The easiest way to improve resume bullets is to rewrite duties into evidence. You are not just adding numbers. You are making the work legible.

  • Before: Helped with social media. After: Scheduled and published content across three social channels for weekly product launches.
  • Before: Assisted customers. After: Resolved 40 to 50 customer issues per day across chat and email while maintaining same-day follow-up.
  • Before: Managed events. After: Coordinated logistics for six campus events serving groups of 80 to 200 attendees.
  • Before: Worked on reports. After: Built monthly reporting decks for senior leadership using Excel and Tableau data pulls.
  • Before: Trained new staff. After: Onboarded five new hires on scheduling workflows and front-desk procedures during a peak hiring period.

Notice what makes those stronger. The bullets name action, add scale or frequency, and clarify the setting. Some include a direct result. Others simply make the work concrete. Both are improvements over vague responsibility language.

Where Job Seekers Go Wrong

The most common mistake is assuming a bullet is weak unless it includes a dramatic business result. That leads people to invent savings numbers, overstate ownership, or borrow metrics from a team outcome they cannot personally claim. Another mistake is using numbers that sound impressive but explain nothing, like handled multiple tasks or supported many stakeholders. If the reader still cannot picture the work, the bullet is not doing enough.

  • Do not make up percentages, revenue impact, conversion lifts, or cost savings.
  • Do not claim sole ownership of a team result unless that was actually your role.
  • Do not force a number into every bullet if the better evidence is process, quality, or specialized output.
  • Do use numbers when they clarify the scale, pace, or context of the work.

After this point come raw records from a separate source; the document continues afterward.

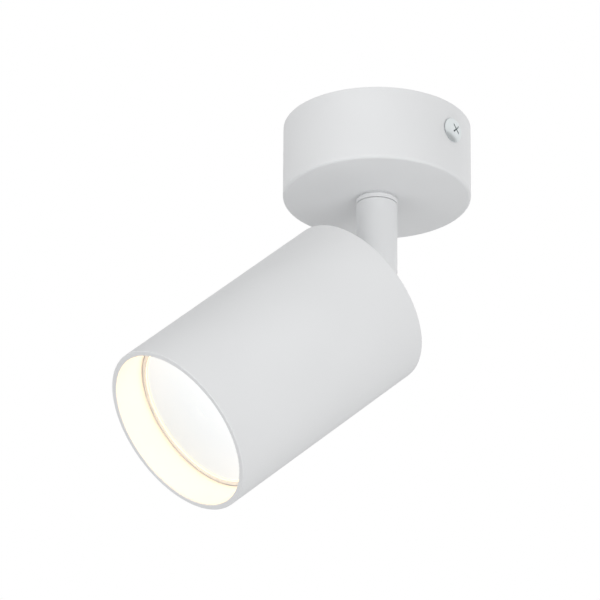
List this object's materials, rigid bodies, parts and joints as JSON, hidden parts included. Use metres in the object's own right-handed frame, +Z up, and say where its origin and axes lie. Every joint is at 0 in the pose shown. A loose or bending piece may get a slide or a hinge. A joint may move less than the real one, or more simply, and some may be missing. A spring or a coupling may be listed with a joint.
{
  "type": "surface mounted ceiling spotlight",
  "caption": "White cylinder ceiling spotlight on a short swivelling stem under a round canopy; the head tilts and takes a replaceable twist-lock lamp.",
  "frame": {"origin": "centre of the ceiling fixing pattern, on the ceiling plane", "axes": "+Z up into the ceiling; the fixing slots lie along Y; the head leans towards -X"},
  "size_m": [0.1157, 0.06, 0.1377],
  "materials": {
    "canopy_paint": "matt white powder coat",
    "collar_paint": "satin white powder coat",
    "stem_paint": "matt white powder coat",
    "head_paint": "matt white powder coat",
    "tongue_paint": "matt white powder coat",
    "nickel_plate": "bright nickel plate",
    "zinc_plate": "clear zinc plate",
    "spring_steel": "bare spring steel",
    "ring_steel": "satin white paint on spring steel",
    "slide_nylon": "natural nylon",
    "block_nylon": "moulded nylon",
    "clamp_brass": "turned brass",
    "tinned_copper": "tinned copper",
    "live_silicone": "silicone insulation, brown",
    "neutral_silicone": "silicone insulation, blue",
    "earth_silicone": "silicone insulation, green and yellow",
    "sleeve_glass_fibre": "woven glass-fibre sleeve",
    "socket_ceramic": "fired steatite",
    "lamp_plastic": "moulded white plastic",
    "lamp_pin_nickel": "nickel plate",
    "lens_frosted": "frosted diffuser",
    "board_white": "white solder mask",
    "led_phosphor": "phosphor window"
  },
  "bodies": {
    "ceiling_base": {"mounting_plate": "zinc_plate", "canopy_cover": "canopy_paint", "canopy_screws": "nickel_plate", "swivel_collar": "collar_paint", "terminal_housing": "block_nylon", "terminal_clamps": "clamp_brass", "terminal_screws": "zinc_plate", "terminal_fixing_screw": "zinc_plate", "earth_screw": "zinc_plate", "earth_washer": "zinc_plate", "earth_lug": "tinned_copper", "canopy_live_lead": "live_silicone", "canopy_neutral_lead": "neutral_silicone", "canopy_earth_lead": "earth_silicone"},
    "stem": {"stem_tube": "stem_paint", "swivel_nipple": "zinc_plate", "slide_washer": "slide_nylon", "stop_washer": "zinc_plate", "spring_washer": "spring_steel", "lock_nut": "zinc_plate", "lead_sleeve": "sleeve_glass_fibre"},
    "head": {"head_tube": "head_paint", "rear_cap": "head_paint", "hinge_tongue": "tongue_paint", "pivot_screws": "nickel_plate", "friction_washers": "slide_nylon", "tongue_washer": "zinc_plate", "tongue_nut": "zinc_plate", "socket_bracket": "zinc_plate", "bracket_screws": "zinc_plate", "lamp_socket": "socket_ceramic", "socket_screws": "zinc_plate", "socket_contacts": "clamp_brass", "head_earth_lug": "tinned_copper", "head_live_lead": "live_silicone", "head_neutral_lead": "neutral_silicone", "head_earth_lead": "earth_silicone"},
    "lamp": {"lamp_housing": "lamp_plastic", "lamp_base": "lamp_plastic", "lamp_pins": "lamp_pin_nickel", "lamp_led_board": "board_white", "lamp_leds": "led_phosphor", "lamp_lens": "lens_frosted"},
    "retaining_ring": {"lamp_retaining_ring": "ring_steel"}
  },
  "joints": [
    {"name": "stem_swivel", "type": "hinge", "parent": "ceiling_base", "child": "stem", "pos_m": [0, 0, -0.0262], "axis": [0, 0, 1], "range_deg": [-170, 170]},
    {"name": "head_tilt", "type": "hinge", "parent": "stem", "child": "head", "pos_m": [0, 0, -0.0562], "axis": [0, 1, 0], "range_deg": [-47.7, 42.3], "deforming": ["lead_sleeve"]},
    {"name": "lamp_twist", "type": "hinge", "parent": "head", "child": "lamp", "pos_m": [-0.05876, 0, -0.10967], "axis": [-0.7396, 0, -0.673], "range_deg": [0, 30]},
    {"name": "ring_pull", "type": "slide", "parent": "head", "child": "retaining_ring", "axis": [-0.7396, 0, -0.673], "range_m": [0, 0.016]}
  ]
}
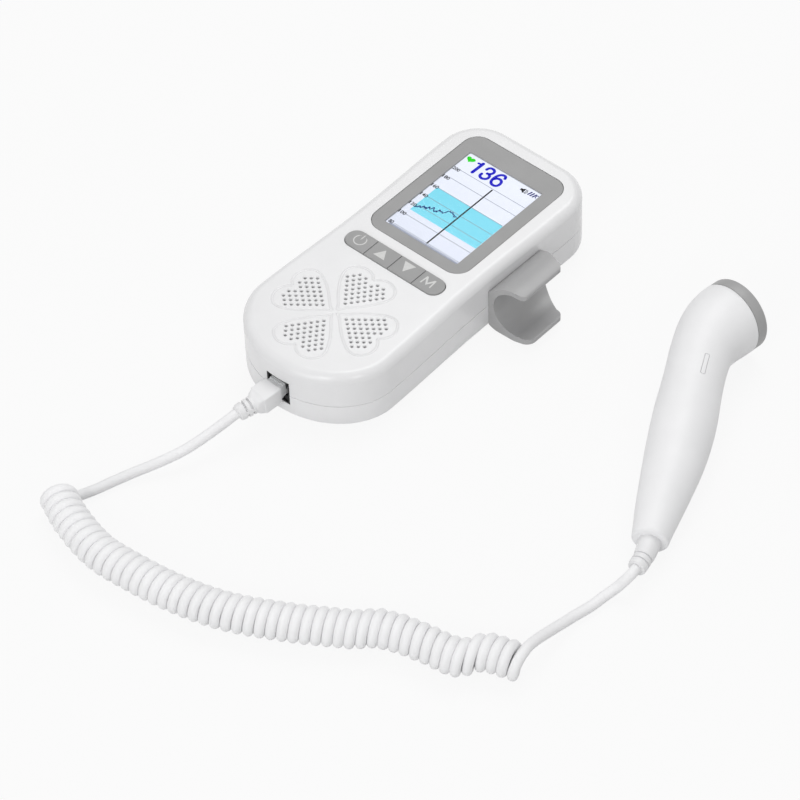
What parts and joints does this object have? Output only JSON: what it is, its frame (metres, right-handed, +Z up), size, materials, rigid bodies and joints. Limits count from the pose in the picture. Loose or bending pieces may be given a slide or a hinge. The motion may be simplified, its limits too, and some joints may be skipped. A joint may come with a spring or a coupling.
{
  "type": "fetal doppler monitor",
  "caption": "Handheld fetal heartbeat monitor with a colour display, keys, a clover speaker grille, a side clip and a bent-head probe on a curly cord.",
  "frame": {"origin": "middle of the unit's flat back, on the table", "axes": "+X to the right of the display, +Y towards the display's top end, +Z up out of the front face; the cord leaves the rounded end along -Y"},
  "size_m": [0.192, 0.2526, 0.0299],
  "materials": {
    "white_shell": "glossy moulded",
    "grey_trim": "satin moulded",
    "display_window": "clear window",
    "display_screen": "lit colour display",
    "circuit_board": "solder mask",
    "black_plastic": "moulded",
    "clear_plastic": "clear moulded plastic",
    "steel": "plated",
    "gold_contact": "gold plated",
    "paper_cone": "paper",
    "cell_jacket": "plain film jacket",
    "crystal": "ceramic",
    "backing_foam": "dense foam",
    "cord_jacket": "soft glossy jacket"
  },
  "bodies": {
    "monitor": {"top_shell": "white_shell", "bottom_shell": "white_shell", "display_bezel": "grey_trim", "display_lens": "display_window", "display_module": "display_screen", "switch_power": "black_plastic", "switch_up": "black_plastic", "switch_down": "black_plastic", "switch_mode": "black_plastic", "main_board": "circuit_board", "speaker_basket": "steel", "speaker_cone": "paper_cone", "speaker_magnet": "black_plastic", "jack_housing": "black_plastic", "jack_contacts": "gold_contact", "battery_cell_left": "cell_jacket", "battery_cell_right": "cell_jacket", "battery_bridge": "steel", "battery_contact_left": "steel", "battery_contact_right": "steel", "shell_screw_1": "steel", "shell_screw_2": "steel", "shell_screw_3": "steel", "shell_screw_4": "steel", "clip_screw_1": "steel", "clip_screw_2": "steel", "probe_clip": "grey_trim"},
    "key_power": {"key_power": "grey_trim"},
    "key_up": {"key_up": "grey_trim"},
    "key_down": {"key_down": "grey_trim"},
    "key_mode": {"key_mode": "grey_trim"},
    "battery_cover": {"battery_cover": "white_shell"},
    "cord_and_probe": {"plug_body": "clear_plastic", "plug_boot": "cord_jacket", "lead_unit_end": "cord_jacket", "curly_cord": "cord_jacket", "lead_probe_end": "cord_jacket", "probe_relief": "cord_jacket", "probe_shell_upper": "white_shell", "probe_shell_lower": "white_shell", "transducer_cap": "grey_trim", "crystal_transmit": "crystal", "crystal_receive": "crystal", "crystal_backing": "backing_foam", "probe_board": "circuit_board"},
    "plug_latch": {"plug_latch": "clear_plastic"}
  },
  "joints": [
    {"name": "key_power_press", "type": "slide", "parent": "monitor", "child": "key_power", "axis": [0, 0, -1], "range_m": [0, 0.0008], "stiffness_N_per_m": 1200},
    {"name": "key_up_press", "type": "slide", "parent": "monitor", "child": "key_up", "axis": [0, 0, -1], "range_m": [0, 0.0008], "stiffness_N_per_m": 1200},
    {"name": "key_down_press", "type": "slide", "parent": "monitor", "child": "key_down", "axis": [0, 0, -1], "range_m": [0, 0.0008], "stiffness_N_per_m": 1200},
    {"name": "key_mode_press", "type": "slide", "parent": "monitor", "child": "key_mode", "axis": [0, 0, -1], "range_m": [0, 0.0008], "stiffness_N_per_m": 1200},
    {"name": "battery_cover_slide", "type": "slide", "parent": "monitor", "child": "battery_cover", "axis": [0, -1, 0], "range_m": [0, 0.012]},
    {"name": "plug_pull", "type": "slide", "parent": "monitor", "child": "cord_and_probe", "axis": [0, -1, 0], "range_m": [0, 0.012]},
    {"name": "plug_latch_press", "type": "hinge", "parent": "cord_and_probe", "child": "plug_latch", "pos_m": [0.0006, -0.06386, 0.0102], "axis": [-1, 0, 0], "range_deg": [0, 5], "stiffness_Nm_per_rad": 0.3}
  ]
}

This matters even more as employers put more weight on skills. NACE reported on January 23, 2026 that 70 percent of employers in its Job Outlook 2026 survey use skills-based hiring for entry-level roles. If employers are screening for skills, your bullets need to show how those skills were used. Honest detail beats inflated language every time.

A Better Formula

If you want a reliable structure, build bullets with four checkpoints: what you did, in what context, at what scale, and with what result or purpose. You do not need every checkpoint in every bullet, but you usually need more than one.

  • Action: what you did.
  • Context: where or how you did it.
  • Scale: how much, how often, how many, or how large.
  • Result or purpose: what changed, improved, supported, or moved forward.

That framework keeps the writing honest. It also makes revision faster because you can see what is missing. A bullet that has action but no scale often feels vague. A bullet that has a number but no context often feels random. A bullet that has context and scale but no result may still work if the role itself makes the value clear.

Where Resumate Fits

At Resumate, we think resume improvement should sharpen truth, not stretch it. Strong bullets come from better interpretation of real work, not from adding fake certainty. If you want a structured way to start, tailor your resume to the job description and keep the source material handy with the Chrome extension. When candidates can identify the most relevant proof and express it clearly, their resumes become easier for both ATS and human reviewers to understand.

The takeaway is simple: quantify when the number is real, use context when it is not, and never trade credibility for a stronger-looking line. A believable bullet does more for your application than an impressive one you cannot defend.